17/05/2018

Maxi manifesto a Genova: avallo del sindaco Bucci

Il maxi manifesto di ProVita che campeggia in Corso Buenos Aires a Genova continua a far discutere: da un lato c’è chi vorrebbe censurarlo, considerandolo lesivo nei confronti di donne e bambini, dall’altra vi sono coloro che si rifanno alla libertà di espressione e/o ne condividono i contenuti volti alla sensibilizzazione del dramma dell’aborto.

Una scena che si ripete: stesso copione di Roma, a inizio aprile.

Eppure una differenza sostanziale c’è: a Genova c’è un sindaco che ha chiari i principi sui quali intende reggere la sua città, e che non si va influenzare da fazioni ideologiche. Al termine della presentazione del Salone Nautico 2018, infatti, interrogato sull’eventualità che il maxi manifesto venga censurato, Marco Bucci ha affermato in maniera molto chiara e pacata: «C’è la libertà di pensiero e di espressione in Italia, cosa che talvolta a me negano, ma andiamo avanti lo stesso, c’è la libertà, quindi non mi sembra il caso che noi interveniamo su queste cose».

Pare dunque che servirà a poco la campagna di raccolta firme lanciata online dal comitato “Lo decido io”, e rivolta proprio al sindaco Bucci, con la richiesta di intervenire, in difesa di una legge che – scrivono i promotori – «che garantisce la libertà delle donne, indipendentemente dalla propria morale».

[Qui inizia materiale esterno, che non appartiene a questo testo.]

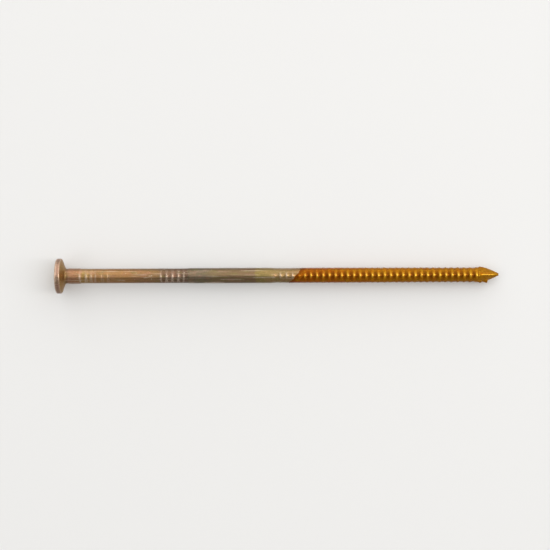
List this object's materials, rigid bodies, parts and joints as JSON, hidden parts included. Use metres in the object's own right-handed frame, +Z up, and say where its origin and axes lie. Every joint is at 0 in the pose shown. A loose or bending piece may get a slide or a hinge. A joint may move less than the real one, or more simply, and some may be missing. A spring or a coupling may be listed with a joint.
{
  "type": "ring shank nail",
  "caption": "Full round head nail with a ringed shank, a diamond point and a resin coat, as driven by a strip nailer.",
  "frame": {"origin": "centre of the flat striking face of the head", "axes": "+X along the shank from the head to the point, -X out of the striking face, +Z up as it lies, -Y the side with the burr on the point"},
  "size_m": [0.0889, 0.0072, 0.0072],
  "materials": {
    "zinc_plated_steel": "yellow chromated zinc plating on drawn steel wire, satin, with drawing lines",
    "amber_resin": "clear amber resin dipped on the rings and the point, glossy"
  },
  "bodies": {
    "root": {"steel_nail": "zinc_plated_steel", "resin_coat": "amber_resin"}
  },
  "joints": []
}
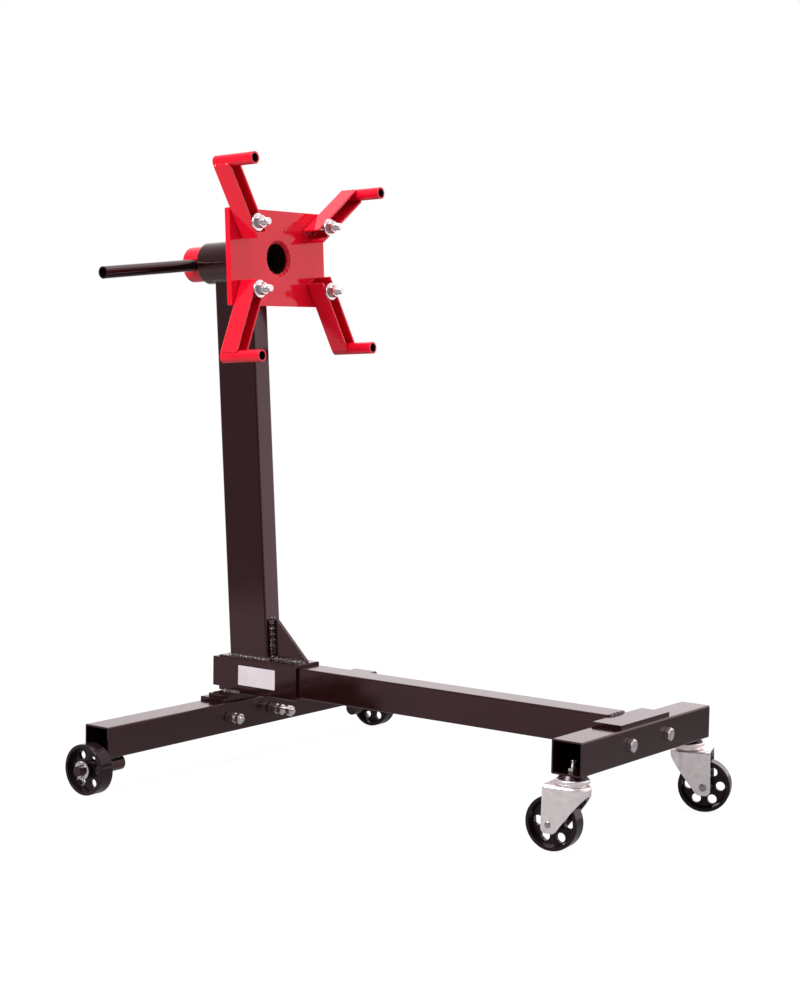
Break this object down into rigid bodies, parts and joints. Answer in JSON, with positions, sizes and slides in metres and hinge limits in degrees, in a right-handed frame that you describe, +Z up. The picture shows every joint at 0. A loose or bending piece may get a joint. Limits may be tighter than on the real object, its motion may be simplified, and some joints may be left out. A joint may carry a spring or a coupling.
{
  "type": "engine stand",
  "caption": "T-shaped rolling stand with a leaning column and a rotating head whose plate carries pivoting, slotted arms for holding an engine block.",
  "frame": {"origin": "on the floor, under the middle of the whole stand's bounding box", "axes": "+Z up; +X forwards, from the column's side to the swivel casters; +Y across, to the right of someone who faces the mounting plate"},
  "size_m": [0.947, 0.7768, 1],
  "materials": {
    "frame_paint": "glossy black powder coat",
    "head_paint": "glossy red powder coat",
    "zinc": "bright zinc plate",
    "handle_paint": "glossy black enamel",
    "wheel_plastic": "satin dark",
    "label_film": "smooth film"
  },
  "bodies": {
    "base": {"rear_crossbar": "frame_paint", "front_crossbar": "frame_paint", "main_beam": "frame_paint", "receiver_sleeve": "frame_paint", "foot_plate": "frame_paint", "rear_angle": "frame_paint", "front_angle": "frame_paint", "column": "frame_paint", "gusset": "frame_paint", "bearing_tube": "frame_paint", "frame_welds": "frame_paint", "axle_welds": "frame_paint", "rating_label": "label_film", "rear_joint_bolts": "zinc", "rear_joint_nuts": "zinc", "front_joint_bolts": "zinc", "front_joint_nuts": "zinc", "rear_axles": "frame_paint", "axle_washers": "zinc", "cotter_pins": "zinc", "caster_stems": "zinc", "caster_nuts": "zinc", "caster_cups": "zinc", "caster_balls": "zinc"},
    "head": {"spindle_tube": "head_paint", "mounting_plate": "head_paint", "head_weld": "head_paint"},
    "handle": {"handle_bar": "handle_paint"},
    "clamp_upper_left": {"arm_bolt_upper_left": "zinc", "arm_washer_upper_left": "zinc", "arm_nut_upper_left": "zinc"},
    "arm_upper_left": {"arm_channel_upper_left": "head_paint", "arm_sleeve_upper_left": "head_paint"},
    "clamp_upper_right": {"arm_bolt_upper_right": "zinc", "arm_washer_upper_right": "zinc", "arm_nut_upper_right": "zinc"},
    "arm_upper_right": {"arm_channel_upper_right": "head_paint", "arm_sleeve_upper_right": "head_paint"},
    "clamp_lower_left": {"arm_bolt_lower_left": "zinc", "arm_washer_lower_left": "zinc", "arm_nut_lower_left": "zinc"},
    "arm_lower_left": {"arm_channel_lower_left": "head_paint", "arm_sleeve_lower_left": "head_paint"},
    "clamp_lower_right": {"arm_bolt_lower_right": "zinc", "arm_washer_lower_right": "zinc", "arm_nut_lower_right": "zinc"},
    "arm_lower_right": {"arm_channel_lower_right": "head_paint", "arm_sleeve_lower_right": "head_paint"},
    "rear_wheel_left": {"rear_wheel_left": "wheel_plastic"},
    "rear_wheel_right": {"rear_wheel_right": "wheel_plastic"},
    "caster_left": {"caster_fork_left": "zinc", "caster_axle_left": "zinc", "caster_bush_left": "zinc"},
    "caster_wheel_left": {"caster_wheel_left": "wheel_plastic"},
    "caster_right": {"caster_fork_right": "zinc", "caster_axle_right": "zinc", "caster_bush_right": "zinc"},
    "caster_wheel_right": {"caster_wheel_right": "wheel_plastic"}
  },
  "joints": [
    {"name": "head_spin", "type": "hinge", "parent": "base", "child": "head", "pos_m": [-0.28618, 0, 0.83891], "axis": [0.9986, 0, 0.0523], "continuous": true},
    {"name": "handle_slide", "type": "slide", "parent": "head", "child": "handle", "axis": [-0.0046, 0.9962, 0.087], "range_m": [-0.11, 0.19]},
    {"name": "arm_pivot_upper_left", "type": "hinge", "parent": "head", "child": "clamp_upper_left", "pos_m": [-0.28895, -0.091, 0.89184], "axis": [0.9986, 0, 0.0523], "range_deg": [-29.8, 60.2]},
    {"name": "arm_reach_upper_left", "type": "slide", "parent": "clamp_upper_left", "child": "arm_upper_left", "axis": [-0.0454, -0.497, 0.8666], "range_m": [-0.0055, 0.0125]},
    {"name": "arm_pivot_upper_right", "type": "hinge", "parent": "head", "child": "clamp_upper_right", "pos_m": [-0.28895, 0.091, 0.89184], "axis": [0.9986, 0, 0.0523], "range_deg": [-34.5, 55.5]},
    {"name": "arm_reach_upper_right", "type": "slide", "parent": "clamp_upper_right", "child": "arm_upper_right", "axis": [-0.0296, 0.8241, 0.5656], "range_m": [-0.001, 0.017]},
    {"name": "arm_pivot_lower_left", "type": "hinge", "parent": "head", "child": "clamp_lower_left", "pos_m": [-0.28341, -0.091, 0.78598], "axis": [0.9986, 0, 0.0523], "range_deg": [-65, 25]},
    {"name": "arm_reach_lower_left", "type": "slide", "parent": "clamp_lower_left", "child": "arm_lower_left", "axis": [0.0474, -0.4226, -0.9051], "range_m": [-0.0155, 0.0025]},
    {"name": "arm_pivot_lower_right", "type": "hinge", "parent": "head", "child": "clamp_lower_right", "pos_m": [-0.28341, 0.091, 0.78598], "axis": [0.9986, 0, 0.0523], "range_deg": [-29, 61]},
    {"name": "arm_reach_lower_right", "type": "slide", "parent": "clamp_lower_right", "child": "arm_lower_right", "axis": [0.0458, 0.4848, -0.8734], "range_m": [-0.0058, 0.0122]},
    {"name": "rear_wheel_spin_left", "type": "hinge", "parent": "base", "child": "rear_wheel_left", "pos_m": [-0.35094, -0.3632, 0.04], "axis": [0, 1, 0], "continuous": true},
    {"name": "rear_wheel_spin_right", "type": "hinge", "parent": "base", "child": "rear_wheel_right", "pos_m": [-0.35094, 0.3632, 0.04], "axis": [0, 1, 0], "continuous": true},
    {"name": "caster_swivel_left", "type": "hinge", "parent": "base", "child": "caster_left", "pos_m": [0.40666, -0.1675, 0.112], "axis": [0, 0, 1], "continuous": true},
    {"name": "caster_wheel_spin_left", "type": "hinge", "parent": "caster_left", "child": "caster_wheel_left", "pos_m": [0.37986, -0.17079, 0.04], "axis": [-0.1219, 0.9925, 0], "continuous": true},
    {"name": "caster_swivel_right", "type": "hinge", "parent": "base", "child": "caster_right", "pos_m": [0.40666, 0.1675, 0.112], "axis": [0, 0, 1], "continuous": true},
    {"name": "caster_wheel_spin_right", "type": "hinge", "parent": "caster_right", "child": "caster_wheel_right", "pos_m": [0.43203, 0.17674, 0.04], "axis": [0.342, -0.9397, 0], "continuous": true}
  ]
}
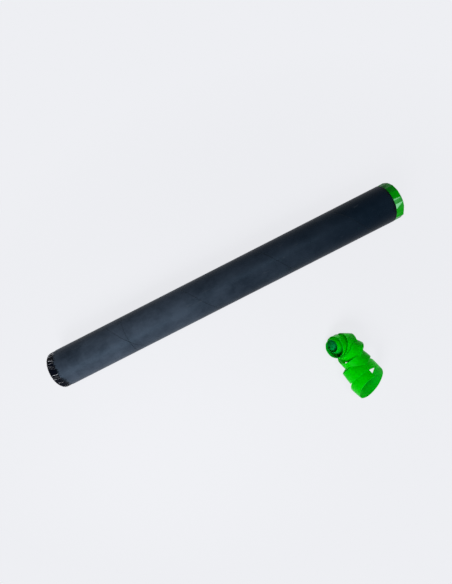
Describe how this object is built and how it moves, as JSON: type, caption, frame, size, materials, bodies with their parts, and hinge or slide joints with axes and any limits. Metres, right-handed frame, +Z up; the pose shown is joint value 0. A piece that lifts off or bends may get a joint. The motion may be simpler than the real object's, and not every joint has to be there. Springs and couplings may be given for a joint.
{
  "type": "streamer launcher",
  "caption": "Hand-held twist-fired compressed-air launcher tube for rolled party streamers, lying beside one uncurled streamer.",
  "frame": {"origin": "centre of the tail's end face, on the tube's axis, with the launcher lying on its side on a surface 25.7 mm below", "axes": "+X along the tube's axis towards the muzzle, +Z up from the surface that it lies on, +Y away from the loose streamer"},
  "size_m": [0.5, 0.2433, 0.0514],
  "materials": {
    "tube_board": "matt spiral-wound board",
    "black_ply": "satin coated paper ply",
    "white_plastic": "moulded",
    "washer_plastic": "moulded, low friction",
    "amber_plastic": "moulded",
    "green_film": "metallised film",
    "black_film": "glossy shrunk film",
    "pressed_board": "matt pressed board",
    "bottle_aluminium": "drawn, satin",
    "ring_plastic": "moulded",
    "red_plastic": "moulded",
    "pin_steel": "drawn wire",
    "seal_rubber": "matt",
    "grey_card": "die-cut greyboard",
    "white_foam": "open foam",
    "white_card": "die-cut card",
    "green_ribbon": "glossy film ribbon",
    "green_roll": "wound film ribbon"
  },
  "bodies": {
    "barrel": {"barrel_core": "tube_board", "barrel_wrap": "black_ply", "joint_sleeve": "white_plastic", "thrust_washer": "washer_plastic", "breech_seat": "amber_plastic", "gas_diffuser": "white_plastic", "muzzle_film": "green_film"},
    "grip": {"grip_core": "tube_board", "grip_wrap": "black_ply", "base_plug": "pressed_board", "base_film": "black_film", "air_bottle": "bottle_aluminium", "bottle_ring": "ring_plastic", "bottle_spacer": "pressed_board", "neck_collar": "ring_plastic"},
    "valve": {"valve_plug": "red_plastic", "cam_pin": "pin_steel", "plug_o_ring": "seal_rubber"},
    "load": {"pusher_disc": "grey_card", "foam_wad": "white_foam", "streamer_layer_1": "green_roll", "streamer_layer_2": "green_roll", "streamer_layer_3": "green_roll", "streamer_layer_4": "green_roll", "streamer_layer_5": "green_roll", "streamer_layer_6": "green_roll", "streamer_layer_7": "green_roll", "streamer_layer_8": "green_roll", "streamer_layer_9": "green_roll", "streamer_layer_10": "green_roll", "streamer_layer_11": "green_roll", "streamer_layer_12": "green_roll", "streamer_layer_13": "green_roll", "streamer_layer_14": "green_roll", "streamer_layer_15": "green_roll", "streamer_layer_16": "green_roll", "streamer_layer_17": "green_roll", "streamer_layer_18": "green_roll", "streamer_layer_19": "green_roll", "top_disc": "white_card"},
    "closure": {"muzzle_disc": "grey_card", "muzzle_seal": "green_film"},
    "loose_curl": {"loose_streamer": "green_ribbon"}
  },
  "joints": [
    {"name": "grip_twist", "type": "hinge", "parent": "barrel", "child": "grip", "pos_m": [0.11, 0, 0], "axis": [1, 0, 0], "range_deg": [0, 90]},
    {"name": "plug_release", "type": "slide", "parent": "grip", "child": "valve", "axis": [1, 0, 0], "range_m": [0, 0.006]},
    {"name": "load_travel", "type": "slide", "parent": "barrel", "child": "load", "axis": [1, 0, 0], "range_m": [0, 0.36]},
    {"name": "closure_pop", "type": "slide", "parent": "barrel", "child": "closure", "axis": [1, 0, 0], "range_m": [0, 0.36]},
    {"name": "streamer_lift", "type": "slide", "parent": "barrel", "child": "loose_curl", "axis": [0, 0, 1], "range_m": [0, 0.08]}
  ],
  "couplings": [
    {"joint": "plug_release", "follows": "grip_twist", "m_per_rad": 0.003819},
    {"joint": "closure_pop", "follows": "load_travel", "ratio": 1}
  ]
}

Con Bucci, si sono esposti pubblicamente in difesa del maxi manifesto di ProVita anche alcuni consiglieri comunali. Francesca Corso della Lega, che è anche presidente della Commissione Pari Opportunità, in una nota ha sottolineato che «il messaggio deve essere ben chiaro: interrompere una gravidanza, significa interrompere una vita. E questo, a mio avviso, non è mai qualcosa di trascurabile». Anche il capogruppo di Fratelli d’Italia in Regione Liguria, nonché presidente della Commissione Sanità, Matteo Rosso ha condiviso su Facebook il manifesto e lo ha accompagnato con la frase: «La vita è un valore e deve essere sempre difesa. In tantissimi si sono scatenati contro il manifesto, con una rabbia che mi ha fatto davvero male. Io difenderò sempre la vita».

Insomma, due città, due diversi trattamenti. A Roma la Raggi ha fatto prevalere il suo pensiero (o ha ceduto alle pressioni...), appellandosi in maniera forzata al comma 2 dell’art.12 del Regolamento della Pubblicità, che cita «È vietata l’esposizione pubblicitaria il cui contenuto sia lesivo del rispetto delle libertà individuali, dei diritti civili…». E questo sia nel caso del manifesto di ProVita, sia per quello di CitizenGO: di aborto, nella Capitale, non si può parlare.

A Genova, invece, a prevalere è la libertà di espressione... ma anche il buon senso: il manifesto di ProVita non accusa alcuna donna, bensì vuole essere un semplice richiamo al fatto che l’aborto è l’omicidio di una persona (piccola nelle dimensioni, ma già tale) e che si tratta di una scelta (se è davvero una scelta libera, poi, è tutto da dimostrare) che ha gravi conseguenze sulla donna stessa – dal punto di vista sia fisico, sia psicologico -, sia sull’intera società, che viene privata di un suo membro e di tutti i suoi potenziali discendenti.